I think you were incorrectly advised and/or are mixing modifier usage.
Modifier 25 is appended to E/M procedures to indicate a significant, separately identifiable E/M.
Modifier 50 is appended to procedures (which allow the use of 50) to indicate a bilateral procedure. The exact same on both sides for paired organs or structures.
If the documentation of the E/M supports a modifier 25 with the procedure performed on the same date, you would append a 25.
If the documentation also supports bilateral major joint injections (such as the knees), you would append a modifier 50 to 20610 or 20611 on one line with one unit double the fee (as suggested above). I have seen cases where a RT shoulder and LT knee were done at the same time and the payer actually still wanted 20610-50 with the two different dx codes. Seems weird. I would normally do two lines for two different joints.
There are some random payers (rare) who may want bilateral same joint type injections billed on two lines one unit each RT/LT.
Modifier 51 is pretty obsolete at this point. Most major payers and CMS do not want it because their internal claim systems already rank the codes correctly by RVU/multiple procedure reductions. Also, it makes no sense to append a 51 to a CPT which has the same RVU or fee because it won't matter when the claim is processed if they are the same. I guess you could still use it if you are ranking surgical procedures and want to make sure the first listed is the 100% line and the others are 50%, but again, most carriers don't want the 51.

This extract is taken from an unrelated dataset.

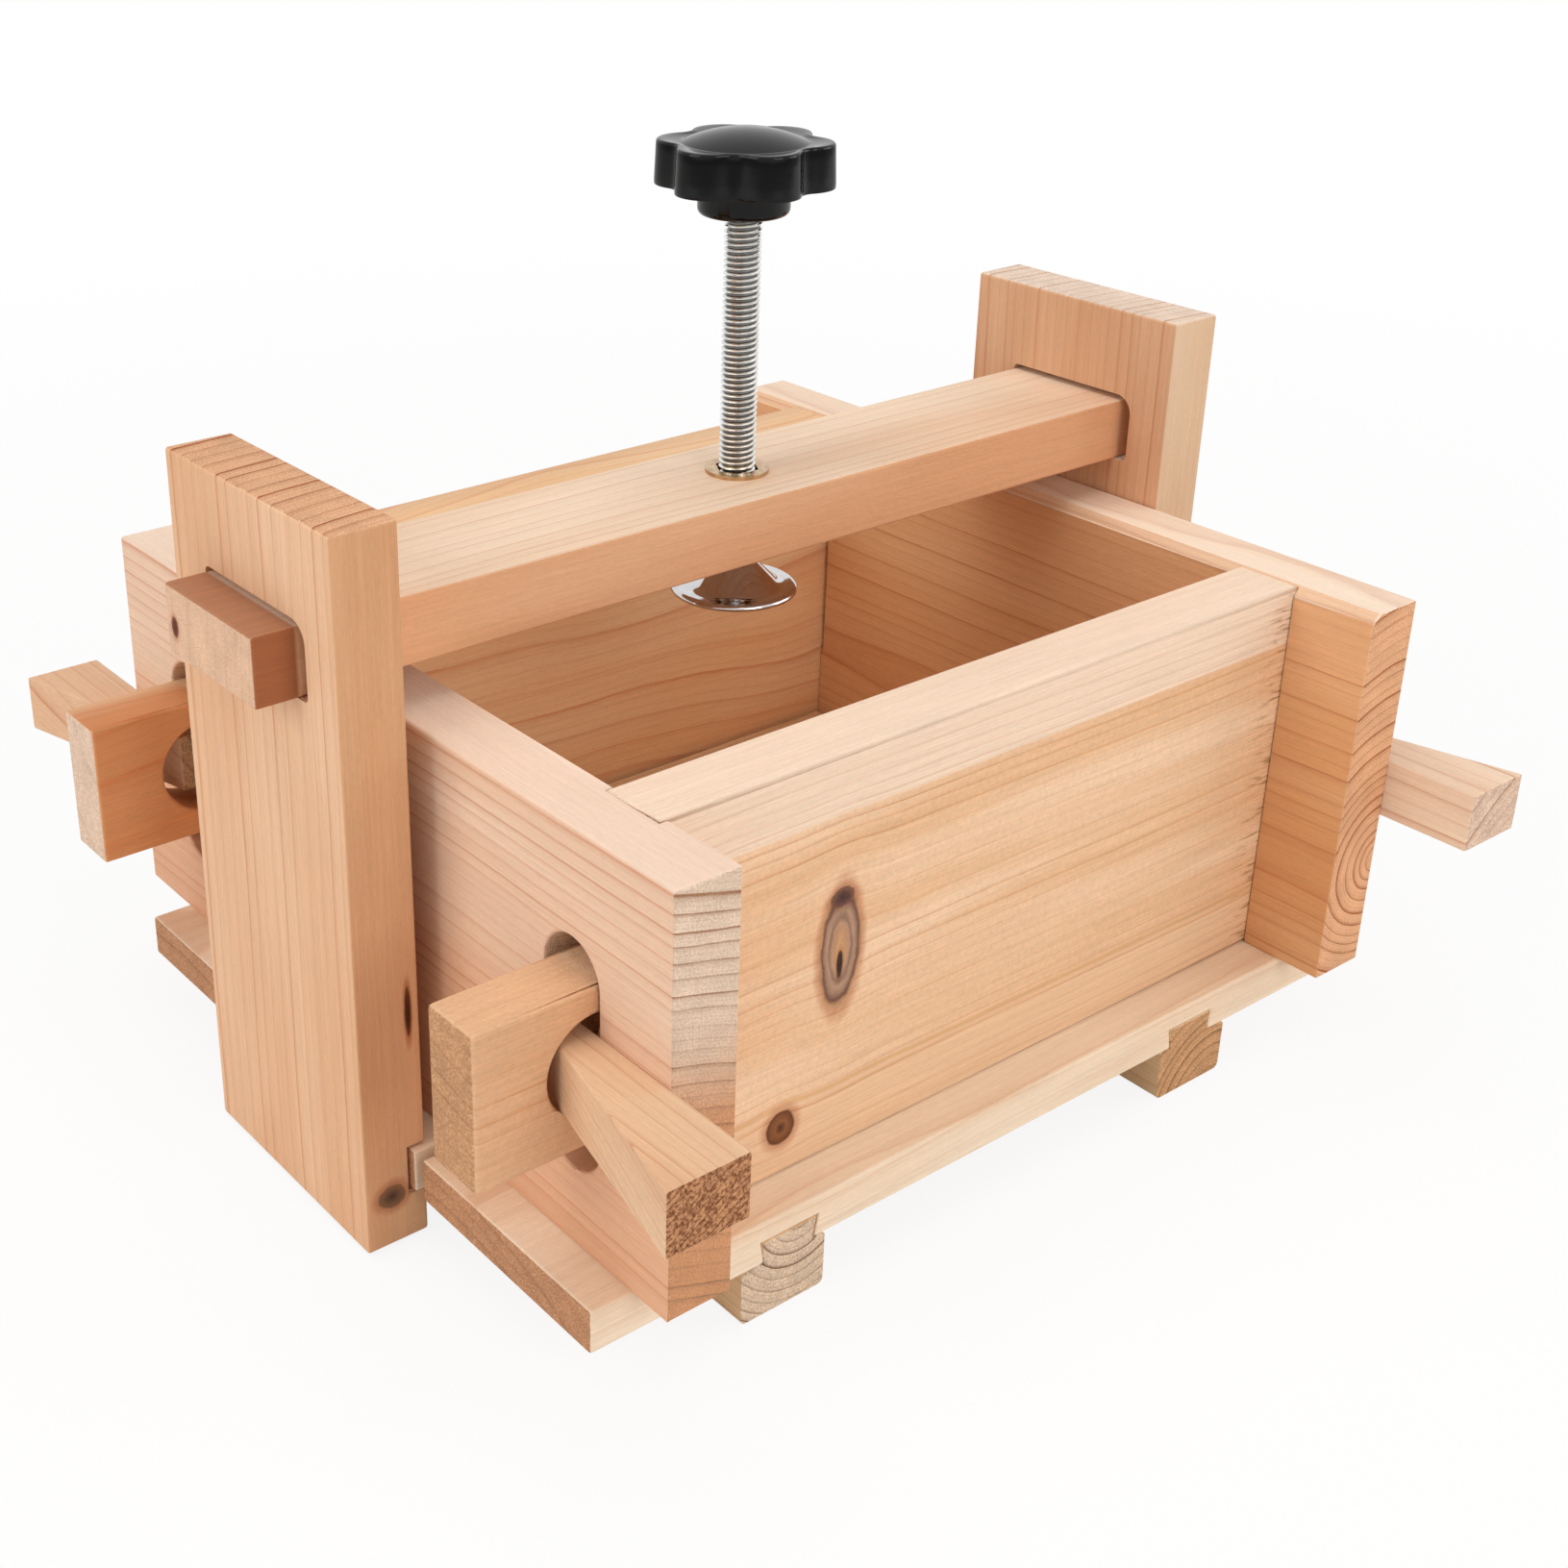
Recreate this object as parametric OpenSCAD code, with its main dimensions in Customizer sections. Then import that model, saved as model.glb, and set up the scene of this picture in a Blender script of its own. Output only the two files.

Some references, you can check your specific MAC too.
www.novitas-solutions.com
"Note: Medicare doesn’t recommend reporting Modifier 51 on your claim; our processing system will append the modifier to the correct procedure code as appropriate."
In your example, depending on the payer guideline,
and provided the documentation supports it, it would probably look like this:
9920X-25
20610-50 (w/ US 20611-50)
J_____ (drug) w/ correct units for dose.